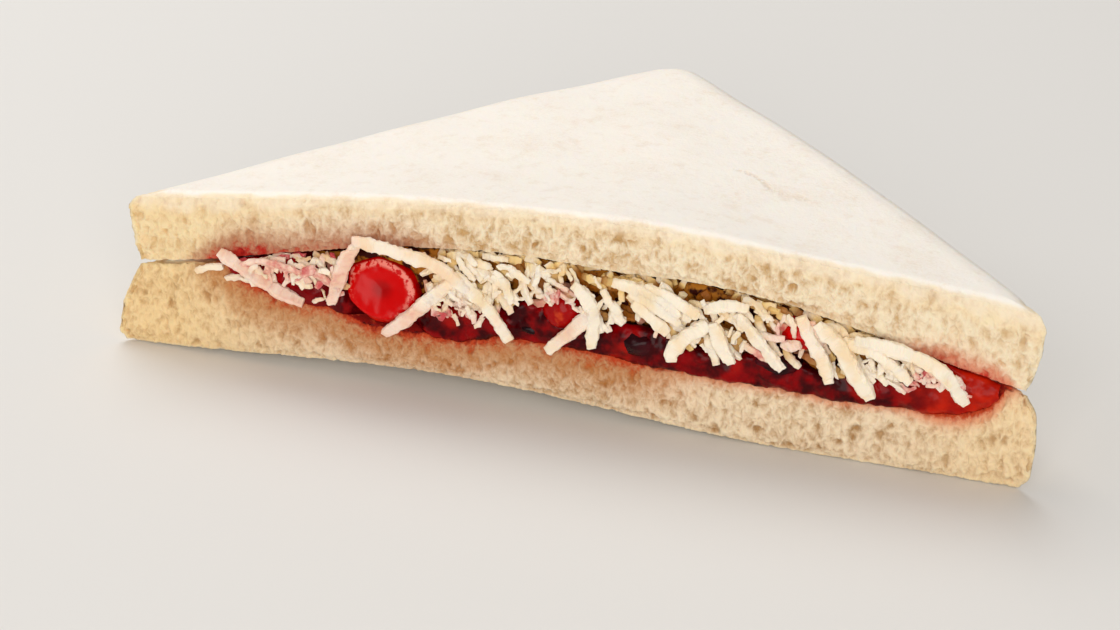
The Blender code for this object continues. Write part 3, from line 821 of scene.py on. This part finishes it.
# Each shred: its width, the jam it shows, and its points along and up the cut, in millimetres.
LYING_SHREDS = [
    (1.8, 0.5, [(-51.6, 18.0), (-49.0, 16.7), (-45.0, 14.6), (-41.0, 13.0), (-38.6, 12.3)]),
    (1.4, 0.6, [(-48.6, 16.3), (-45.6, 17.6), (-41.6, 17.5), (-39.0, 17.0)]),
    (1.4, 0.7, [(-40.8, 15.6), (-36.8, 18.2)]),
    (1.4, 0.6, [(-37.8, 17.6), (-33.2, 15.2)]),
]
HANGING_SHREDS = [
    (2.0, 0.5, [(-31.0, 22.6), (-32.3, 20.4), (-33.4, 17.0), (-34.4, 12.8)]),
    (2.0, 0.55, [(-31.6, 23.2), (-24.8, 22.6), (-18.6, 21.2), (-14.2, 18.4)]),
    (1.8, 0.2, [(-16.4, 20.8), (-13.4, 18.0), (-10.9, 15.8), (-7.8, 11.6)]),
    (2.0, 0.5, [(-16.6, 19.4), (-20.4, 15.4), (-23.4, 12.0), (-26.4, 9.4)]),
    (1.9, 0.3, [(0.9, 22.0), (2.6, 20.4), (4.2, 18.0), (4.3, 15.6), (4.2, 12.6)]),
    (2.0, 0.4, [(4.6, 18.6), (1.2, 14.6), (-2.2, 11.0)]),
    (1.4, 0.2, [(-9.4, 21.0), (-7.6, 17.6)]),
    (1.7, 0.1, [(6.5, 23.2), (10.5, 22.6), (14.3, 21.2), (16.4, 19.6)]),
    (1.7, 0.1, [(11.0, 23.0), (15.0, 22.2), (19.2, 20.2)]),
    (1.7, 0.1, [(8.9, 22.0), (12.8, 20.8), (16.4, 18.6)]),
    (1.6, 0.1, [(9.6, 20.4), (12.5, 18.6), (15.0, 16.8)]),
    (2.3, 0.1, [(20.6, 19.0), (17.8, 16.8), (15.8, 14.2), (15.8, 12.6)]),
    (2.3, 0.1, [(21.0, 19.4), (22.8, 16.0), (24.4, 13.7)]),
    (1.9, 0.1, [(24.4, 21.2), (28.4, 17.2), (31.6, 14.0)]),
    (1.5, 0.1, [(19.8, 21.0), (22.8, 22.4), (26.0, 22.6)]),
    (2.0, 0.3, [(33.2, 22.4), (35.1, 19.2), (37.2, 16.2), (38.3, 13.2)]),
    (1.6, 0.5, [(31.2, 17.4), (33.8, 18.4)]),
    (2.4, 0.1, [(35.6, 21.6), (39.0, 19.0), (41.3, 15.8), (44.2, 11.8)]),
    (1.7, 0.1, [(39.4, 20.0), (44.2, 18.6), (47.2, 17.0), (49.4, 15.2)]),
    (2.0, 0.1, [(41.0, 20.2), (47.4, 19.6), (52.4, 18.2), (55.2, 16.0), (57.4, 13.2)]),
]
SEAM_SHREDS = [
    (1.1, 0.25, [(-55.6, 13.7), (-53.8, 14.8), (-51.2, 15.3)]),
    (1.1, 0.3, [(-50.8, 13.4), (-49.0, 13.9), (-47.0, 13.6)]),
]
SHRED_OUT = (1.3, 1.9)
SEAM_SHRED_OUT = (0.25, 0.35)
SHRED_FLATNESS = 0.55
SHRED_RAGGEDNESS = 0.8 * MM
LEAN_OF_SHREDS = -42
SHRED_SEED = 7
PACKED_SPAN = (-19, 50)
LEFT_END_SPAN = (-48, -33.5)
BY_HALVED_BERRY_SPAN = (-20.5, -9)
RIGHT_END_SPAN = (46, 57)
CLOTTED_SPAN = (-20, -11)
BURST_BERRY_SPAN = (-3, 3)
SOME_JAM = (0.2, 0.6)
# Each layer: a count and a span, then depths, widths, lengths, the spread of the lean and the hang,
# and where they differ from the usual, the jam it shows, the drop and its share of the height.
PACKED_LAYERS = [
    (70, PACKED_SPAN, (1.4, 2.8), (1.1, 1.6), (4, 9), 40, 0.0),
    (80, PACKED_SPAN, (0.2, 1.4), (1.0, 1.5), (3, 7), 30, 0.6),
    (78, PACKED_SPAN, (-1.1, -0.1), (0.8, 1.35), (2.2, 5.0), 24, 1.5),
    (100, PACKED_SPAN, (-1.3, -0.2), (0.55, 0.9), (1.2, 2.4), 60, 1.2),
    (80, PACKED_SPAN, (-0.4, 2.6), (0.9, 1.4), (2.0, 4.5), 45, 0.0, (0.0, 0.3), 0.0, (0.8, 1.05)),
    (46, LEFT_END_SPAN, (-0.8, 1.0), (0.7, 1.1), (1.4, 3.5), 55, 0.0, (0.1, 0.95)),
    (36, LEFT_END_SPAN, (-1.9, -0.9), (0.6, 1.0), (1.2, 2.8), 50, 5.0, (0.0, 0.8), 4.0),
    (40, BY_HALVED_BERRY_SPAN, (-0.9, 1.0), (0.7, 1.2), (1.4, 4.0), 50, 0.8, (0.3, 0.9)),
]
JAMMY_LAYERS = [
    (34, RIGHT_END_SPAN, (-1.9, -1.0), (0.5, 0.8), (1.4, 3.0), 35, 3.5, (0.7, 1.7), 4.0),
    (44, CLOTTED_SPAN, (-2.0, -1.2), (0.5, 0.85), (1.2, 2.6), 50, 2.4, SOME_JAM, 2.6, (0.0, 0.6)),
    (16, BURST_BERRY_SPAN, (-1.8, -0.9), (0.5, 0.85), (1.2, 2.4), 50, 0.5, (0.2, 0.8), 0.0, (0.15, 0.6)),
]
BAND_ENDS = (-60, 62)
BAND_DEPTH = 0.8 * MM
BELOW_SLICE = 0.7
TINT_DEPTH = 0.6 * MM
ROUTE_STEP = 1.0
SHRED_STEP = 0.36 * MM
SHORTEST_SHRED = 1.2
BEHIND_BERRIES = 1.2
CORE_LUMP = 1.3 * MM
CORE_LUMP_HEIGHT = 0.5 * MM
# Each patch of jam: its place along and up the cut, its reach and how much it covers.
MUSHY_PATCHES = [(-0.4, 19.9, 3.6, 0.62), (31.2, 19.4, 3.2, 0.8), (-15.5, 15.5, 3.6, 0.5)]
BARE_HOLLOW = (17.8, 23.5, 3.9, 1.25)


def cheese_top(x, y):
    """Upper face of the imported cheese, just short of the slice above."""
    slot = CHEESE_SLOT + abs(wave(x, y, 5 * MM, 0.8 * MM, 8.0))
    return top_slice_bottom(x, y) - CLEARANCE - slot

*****

(SHORT TASK) Copy out all of the lines above exactly.

(SOLUTION TO THE EXERCISE)
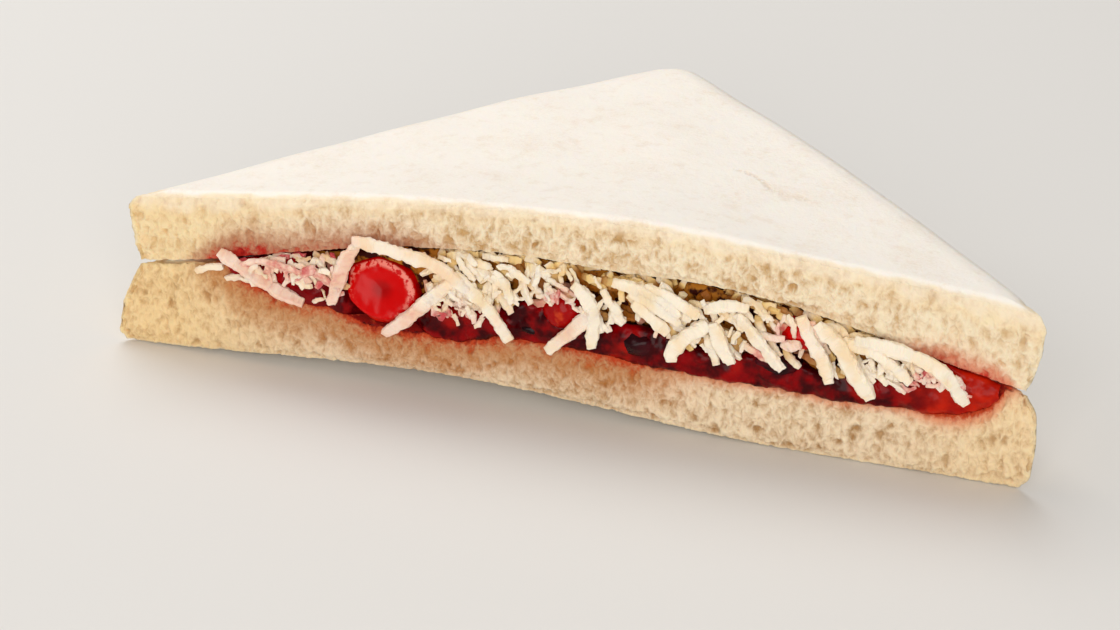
The Blender code for this object continues. Write part 3, from line 821 of scene.py on. This part finishes it.
# Each shred: its width, the jam it shows, and its points along and up the cut, in millimetres.
LYING_SHREDS = [
    (1.8, 0.5, [(-51.6, 18.0), (-49.0, 16.7), (-45.0, 14.6), (-41.0, 13.0), (-38.6, 12.3)]),
    (1.4, 0.6, [(-48.6, 16.3), (-45.6, 17.6), (-41.6, 17.5), (-39.0, 17.0)]),
    (1.4, 0.7, [(-40.8, 15.6), (-36.8, 18.2)]),
    (1.4, 0.6, [(-37.8, 17.6), (-33.2, 15.2)]),
]
HANGING_SHREDS = [
    (2.0, 0.5, [(-31.0, 22.6), (-32.3, 20.4), (-33.4, 17.0), (-34.4, 12.8)]),
    (2.0, 0.55, [(-31.6, 23.2), (-24.8, 22.6), (-18.6, 21.2), (-14.2, 18.4)]),
    (1.8, 0.2, [(-16.4, 20.8), (-13.4, 18.0), (-10.9, 15.8), (-7.8, 11.6)]),
    (2.0, 0.5, [(-16.6, 19.4), (-20.4, 15.4), (-23.4, 12.0), (-26.4, 9.4)]),
    (1.9, 0.3, [(0.9, 22.0), (2.6, 20.4), (4.2, 18.0), (4.3, 15.6), (4.2, 12.6)]),
    (2.0, 0.4, [(4.6, 18.6), (1.2, 14.6), (-2.2, 11.0)]),
    (1.4, 0.2, [(-9.4, 21.0), (-7.6, 17.6)]),
    (1.7, 0.1, [(6.5, 23.2), (10.5, 22.6), (14.3, 21.2), (16.4, 19.6)]),
    (1.7, 0.1, [(11.0, 23.0), (15.0, 22.2), (19.2, 20.2)]),
    (1.7, 0.1, [(8.9, 22.0), (12.8, 20.8), (16.4, 18.6)]),
    (1.6, 0.1, [(9.6, 20.4), (12.5, 18.6), (15.0, 16.8)]),
    (2.3, 0.1, [(20.6, 19.0), (17.8, 16.8), (15.8, 14.2), (15.8, 12.6)]),
    (2.3, 0.1, [(21.0, 19.4), (22.8, 16.0), (24.4, 13.7)]),
    (1.9, 0.1, [(24.4, 21.2), (28.4, 17.2), (31.6, 14.0)]),
    (1.5, 0.1, [(19.8, 21.0), (22.8, 22.4), (26.0, 22.6)]),
    (2.0, 0.3, [(33.2, 22.4), (35.1, 19.2), (37.2, 16.2), (38.3, 13.2)]),
    (1.6, 0.5, [(31.2, 17.4), (33.8, 18.4)]),
    (2.4, 0.1, [(35.6, 21.6), (39.0, 19.0), (41.3, 15.8), (44.2, 11.8)]),
    (1.7, 0.1, [(39.4, 20.0), (44.2, 18.6), (47.2, 17.0), (49.4, 15.2)]),
    (2.0, 0.1, [(41.0, 20.2), (47.4, 19.6), (52.4, 18.2), (55.2, 16.0), (57.4, 13.2)]),
]
SEAM_SHREDS = [
    (1.1, 0.25, [(-55.6, 13.7), (-53.8, 14.8), (-51.2, 15.3)]),
    (1.1, 0.3, [(-50.8, 13.4), (-49.0, 13.9), (-47.0, 13.6)]),
]
SHRED_OUT = (1.3, 1.9)
SEAM_SHRED_OUT = (0.25, 0.35)
SHRED_FLATNESS = 0.55
SHRED_RAGGEDNESS = 0.8 * MM
LEAN_OF_SHREDS = -42
SHRED_SEED = 7
PACKED_SPAN = (-19, 50)
LEFT_END_SPAN = (-48, -33.5)
BY_HALVED_BERRY_SPAN = (-20.5, -9)
RIGHT_END_SPAN = (46, 57)
CLOTTED_SPAN = (-20, -11)
BURST_BERRY_SPAN = (-3, 3)
SOME_JAM = (0.2, 0.6)
# Each layer: a count and a span, then depths, widths, lengths, the spread of the lean and the hang,
# and where they differ from the usual, the jam it shows, the drop and its share of the height.
PACKED_LAYERS = [
    (70, PACKED_SPAN, (1.4, 2.8), (1.1, 1.6), (4, 9), 40, 0.0),
    (80, PACKED_SPAN, (0.2, 1.4), (1.0, 1.5), (3, 7), 30, 0.6),
    (78, PACKED_SPAN, (-1.1, -0.1), (0.8, 1.35), (2.2, 5.0), 24, 1.5),
    (100, PACKED_SPAN, (-1.3, -0.2), (0.55, 0.9), (1.2, 2.4), 60, 1.2),
    (80, PACKED_SPAN, (-0.4, 2.6), (0.9, 1.4), (2.0, 4.5), 45, 0.0, (0.0, 0.3), 0.0, (0.8, 1.05)),
    (46, LEFT_END_SPAN, (-0.8, 1.0), (0.7, 1.1), (1.4, 3.5), 55, 0.0, (0.1, 0.95)),
    (36, LEFT_END_SPAN, (-1.9, -0.9), (0.6, 1.0), (1.2, 2.8), 50, 5.0, (0.0, 0.8), 4.0),
    (40, BY_HALVED_BERRY_SPAN, (-0.9, 1.0), (0.7, 1.2), (1.4, 4.0), 50, 0.8, (0.3, 0.9)),
]
JAMMY_LAYERS = [
    (34, RIGHT_END_SPAN, (-1.9, -1.0), (0.5, 0.8), (1.4, 3.0), 35, 3.5, (0.7, 1.7), 4.0),
    (44, CLOTTED_SPAN, (-2.0, -1.2), (0.5, 0.85), (1.2, 2.6), 50, 2.4, SOME_JAM, 2.6, (0.0, 0.6)),
    (16, BURST_BERRY_SPAN, (-1.8, -0.9), (0.5, 0.85), (1.2, 2.4), 50, 0.5, (0.2, 0.8), 0.0, (0.15, 0.6)),
]
BAND_ENDS = (-60, 62)
BAND_DEPTH = 0.8 * MM
BELOW_SLICE = 0.7
TINT_DEPTH = 0.6 * MM
ROUTE_STEP = 1.0
SHRED_STEP = 0.36 * MM
SHORTEST_SHRED = 1.2
BEHIND_BERRIES = 1.2
CORE_LUMP = 1.3 * MM
CORE_LUMP_HEIGHT = 0.5 * MM
# Each patch of jam: its place along and up the cut, its reach and how much it covers.
MUSHY_PATCHES = [(-0.4, 19.9, 3.6, 0.62), (31.2, 19.4, 3.2, 0.8), (-15.5, 15.5, 3.6, 0.5)]
BARE_HOLLOW = (17.8, 23.5, 3.9, 1.25)


def cheese_top(x, y):
    """Upper face of the imported cheese, just short of the slice above."""
    slot = CHEESE_SLOT + abs(wave(x, y, 5 * MM, 0.8 * MM, 8.0))
    return top_slice_bottom(x, y) - CLEARANCE - slot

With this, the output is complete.